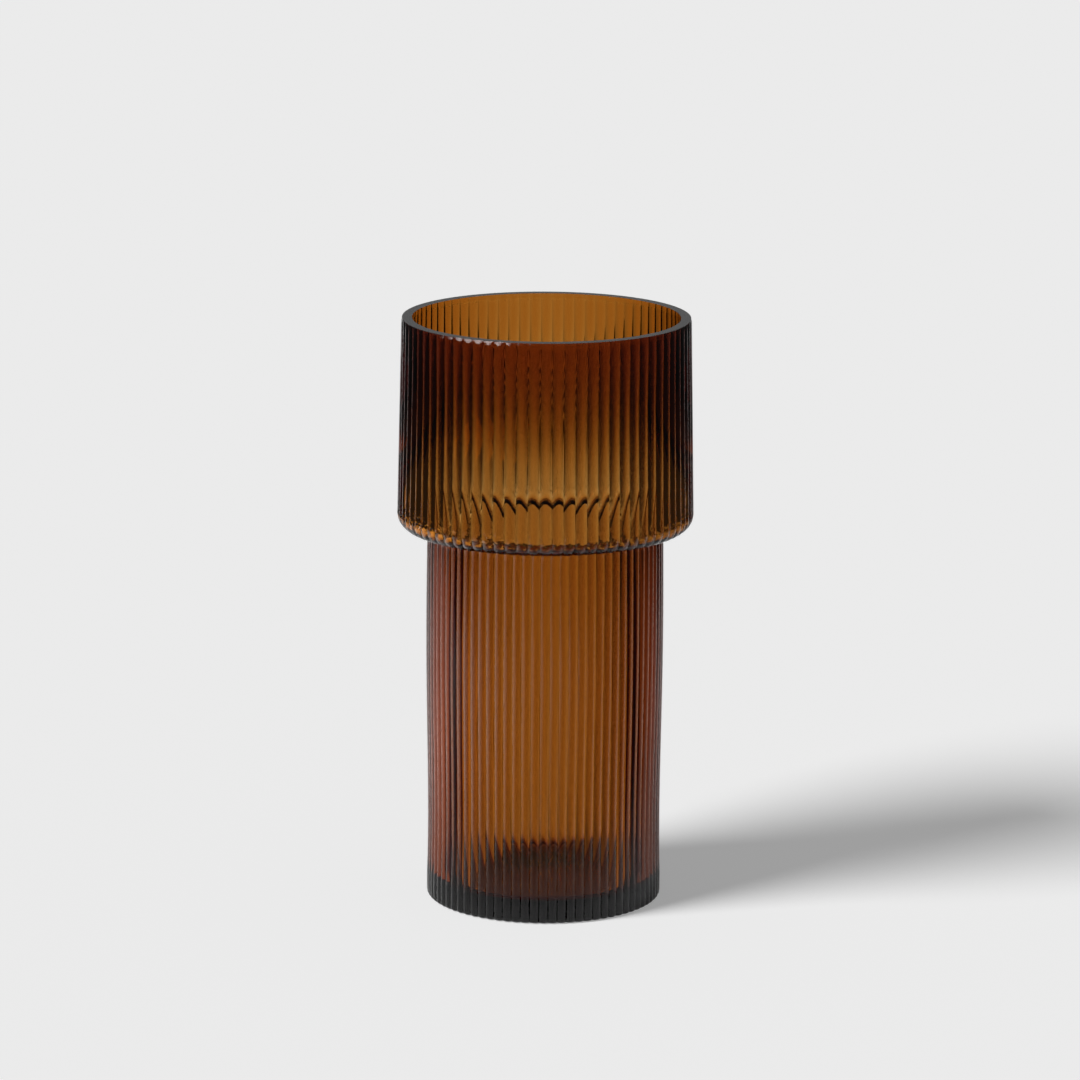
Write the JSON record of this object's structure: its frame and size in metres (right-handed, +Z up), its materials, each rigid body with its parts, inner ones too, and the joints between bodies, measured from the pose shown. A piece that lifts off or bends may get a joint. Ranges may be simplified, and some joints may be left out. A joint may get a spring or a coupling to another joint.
{
  "type": "ribbed glass vase",
  "caption": "Tall two-tier vase in ribbed amber glass: a wide open bowl above a narrower cylinder, with a thick solid base.",
  "frame": {"origin": "centre of the flat ring that the vase stands on", "axes": "+Z up along the vase's axis to the open mouth; +X and +Y are interchangeable across the round body"},
  "size_m": [0.14, 0.1402, 0.28],
  "materials": {
    "base_glass": "thick transparent dark amber glass, gloss",
    "wall_glass": "transparent amber glass, fire-polished gloss with fine waviness",
    "rim_glass": "amber glass, ground flat and polished, with a bevelled outer edge"
  },
  "bodies": {
    "root": {"base_disc": "base_glass", "lower_wall": "wall_glass", "shoulder_ring": "wall_glass", "upper_wall": "wall_glass", "rim_band": "rim_glass"}
  },
  "joints": []
}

# Work to be completed
Each line above is to be repeated exactly.

# Answer to the task
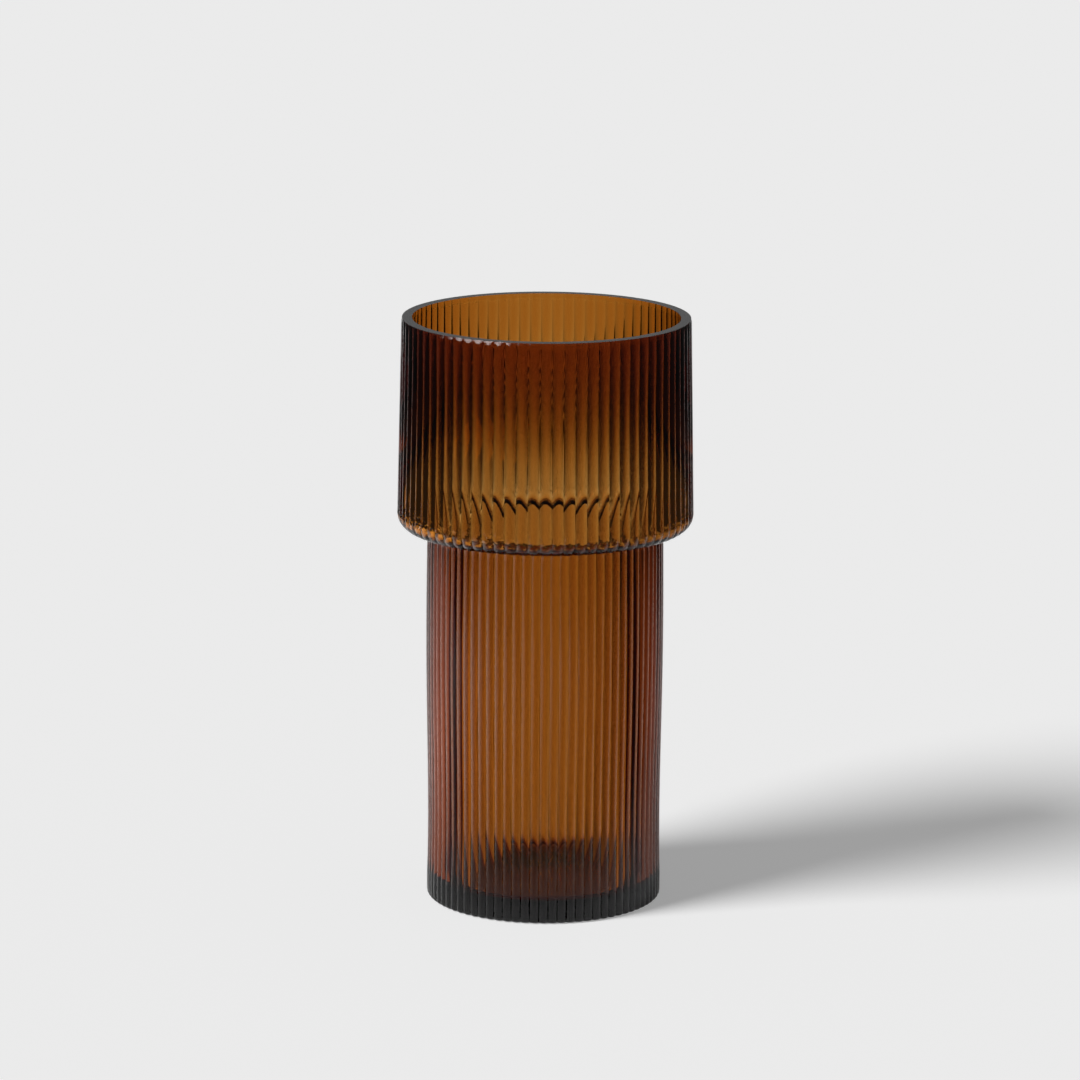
Write the JSON record of this object's structure: its frame and size in metres (right-handed, +Z up), its materials, each rigid body with its parts, inner ones too, and the joints between bodies, measured from the pose shown. A piece that lifts off or bends may get a joint. Ranges may be simplified, and some joints may be left out. A joint may get a spring or a coupling to another joint.
{
  "type": "ribbed glass vase",
  "caption": "Tall two-tier vase in ribbed amber glass: a wide open bowl above a narrower cylinder, with a thick solid base.",
  "frame": {"origin": "centre of the flat ring that the vase stands on", "axes": "+Z up along the vase's axis to the open mouth; +X and +Y are interchangeable across the round body"},
  "size_m": [0.14, 0.1402, 0.28],
  "materials": {
    "base_glass": "thick transparent dark amber glass, gloss",
    "wall_glass": "transparent amber glass, fire-polished gloss with fine waviness",
    "rim_glass": "amber glass, ground flat and polished, with a bevelled outer edge"
  },
  "bodies": {
    "root": {"base_disc": "base_glass", "lower_wall": "wall_glass", "shoulder_ring": "wall_glass", "upper_wall": "wall_glass", "rim_band": "rim_glass"}
  },
  "joints": []
}